I need some hay feeder ideas for my kidding stalls. Ya know something easy & inexspensive,but doesn't waste hay. Got any ideas?
Here's a pic of the stalls: (5ft x 5ft)


----------



## RunAround

Here are some cheap hay feeders. I just started using these and they work pretty good. It's just a feed bag with a hole cut in it and some hay string to tie it up. I got the design off a website but I can't remember what one.


----------



## goatnutty

We have a feeder made of the fencing we used. We made it kinda like a half circle and attached it to the fence. It doesn't waste muvh either. I'm not really sure if that makes sense or not so let me know.


----------



## sarahsboergoats

goatnutty said:


> We have a feeder made of the fencing we used. We made it kinda like a half circle and attached it to the fence. It doesn't waste muvh either. I'm not really sure if that makes sense or not so let me know.


You took a livestock panel and bent it in a circle and put hay in it. Is that what you're saying?


----------



## kelebek

This is one that we just made. We actually made 2 of them and now I want another. Only bad thing that I have noticed - is that it is wearing the hair off of the noses of the larger goats - so may need to take it down and put bigger fencing holes in it.


----------



## StaceyRosado

or go in an cut every other hole so it is bigger in spots. I did that and it worked pretty good.


----------



## kelebek

Haha - Stacey, that to me like 5 times of reading and going back to the other posts to figure out what the heeck you were tlaking about - DUH!!! I didn't even think of that - great idea :thumb: Now I feel like a "blonde"!!!


----------



## StaceyRosado

sorry I didnt really make it clear - glad you figured out my jibberish


----------



## PiccoloGoat

lol stacey i was thinking the same thing before i scrolled to see your post


----------



## deenak

My husband made two out of a section of fencing and it has worked really well. I really like the feed bag idea but I have one goat that tries to eat anything made out of material; jeans, gloves and even my coat!


----------



## RunAround

I thought the feed bags would be ripped to bits since mine eat anything and everything too. They played with them for a little bit and then got over it. The paper ones don't hold up as well, but the alfalfa bag works great!


----------



## MissMM

I love our hay feeder, except if I had to do it over again, I'd make it about half the size - more like Allison's cause they waste too much hay with this setup. In addition, I think I would block off the top third of the wire cause my pygoras are getting too much crap in their fleece when they "climb up" to get the best hay, which is always up above. 

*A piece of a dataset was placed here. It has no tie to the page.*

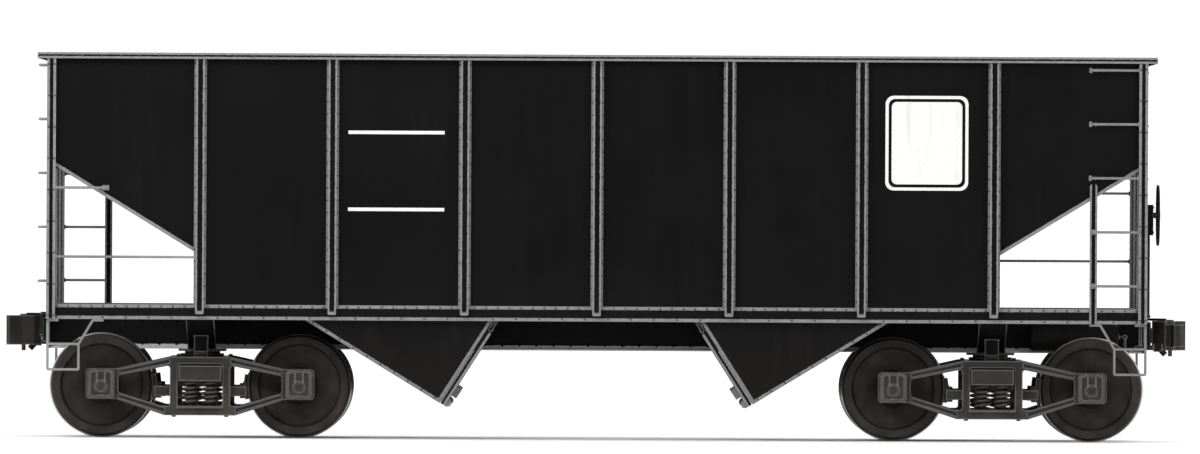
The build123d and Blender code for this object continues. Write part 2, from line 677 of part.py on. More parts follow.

I also love the fact that I can add hay and give grain from the backside of the feeder so I don't get mauled.


----------



## Amos

That is a VERY impressive set up MissMM, I love the grain feeder too, great idea.


----------



## goatnutty

Not exacly, we used the wire fencing not the panels. We did bend it though and do it like you said other than that.


----------



## Cinder

I've been watching for ideas on hay feeders. This spring we will finally be able to put up our goat shed and I've been looking for ways to stop some of that hay wastage.


----------



## MissMM

If you have the ability to do so, I highly recommend you try to incorporate access to your hay and grain feeder from outside the pen. After visint some other farms, I am so very glad I can add more hay and put grain in the feeding trough then flip it up so the goats can access it. It makes goatie care so much easier because the goats don't associate me with food and ambush me the minute I walk in the pen. 

I get a reprieve from the mauling until they see me take animal crackers out of my pocket.........


----------



## MissMM

this isn't a hay feeder, but this home-made mineral feeder is cheaper than anything you could buy, easy to assemble, works very well, the goats get what they need and waste virtually none of the mineral and/or baking soda.


----------